By contrast, Tsipras came of political age in a universe that already included Greek membership in the EU and euro zone. As a result, his particular fire is aimed more at European policy makers who, by his lights, genuflect too readily before the altar of implacable global finance. 

Further, Tsipras has no record of calling for, or already being a generator of, a vote-winning patronage machine in the manner of Andreas Papandreou – in part because Tsipras has eschewed the machine politics style that helped bring Greece to its current uncomfortable spot.
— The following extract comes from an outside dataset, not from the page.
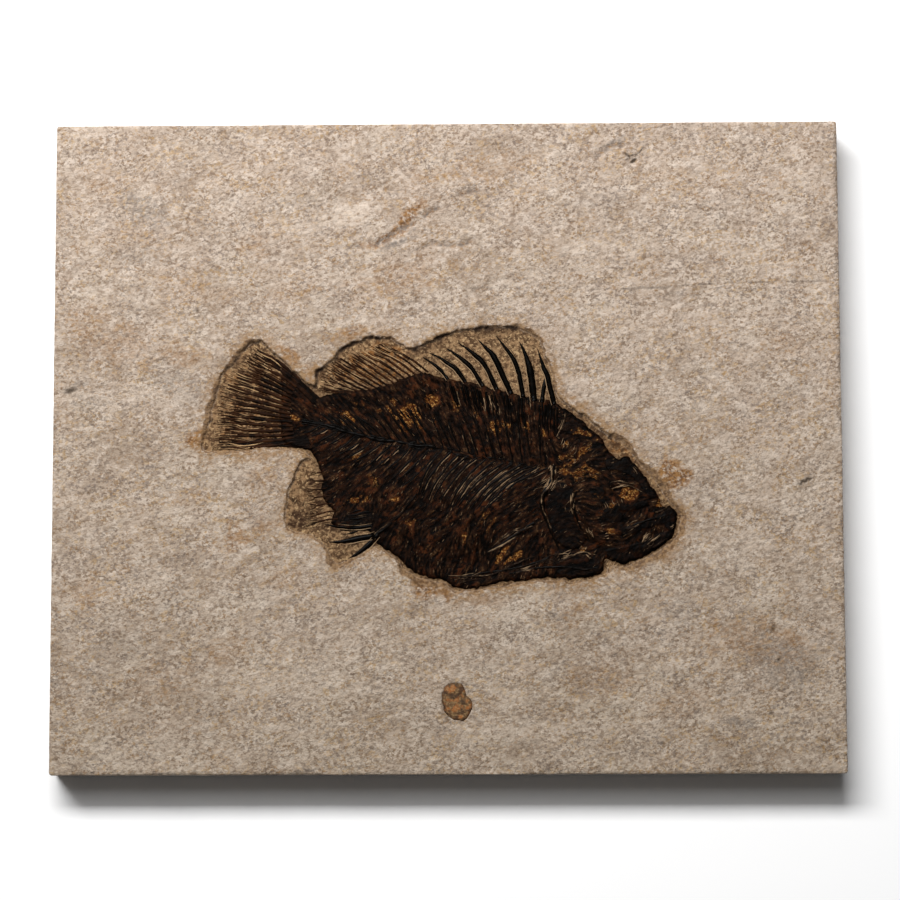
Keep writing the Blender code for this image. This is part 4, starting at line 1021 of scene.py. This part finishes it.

And he has so far been unable to demonstrate convincingly that he can rein in his wild and woolly group of political groups that range from enviro-radicals to Trotskyites, Maoists and Castroites. Veremis has labelled this mélange dismissively as “a cemetery of dead ideas”. 

On a personal basis, Tsipras was educated entirely within Greece and, in contrast to most other Greek politicians, has travelled abroad less often as well. From his comfortable cocoon of a middle-class upbringing, he became a Communist Youth member in 1990, ironically just as fraternal parties were collapsing in the old Soviet Union and Eastern Europe. Eventually the formal communist party became rather too dogmatic for a more pragmatic and career-conscious Tsipras. Leaving the communists, he moved to Synaspismos, another left-wing party at the core of Syriza. In 2006 he came in third in the race for mayor of Athens. Then, two years afterwards, he became the new leader of Syriza, displacing Alekos Alavanos, his political mentor. 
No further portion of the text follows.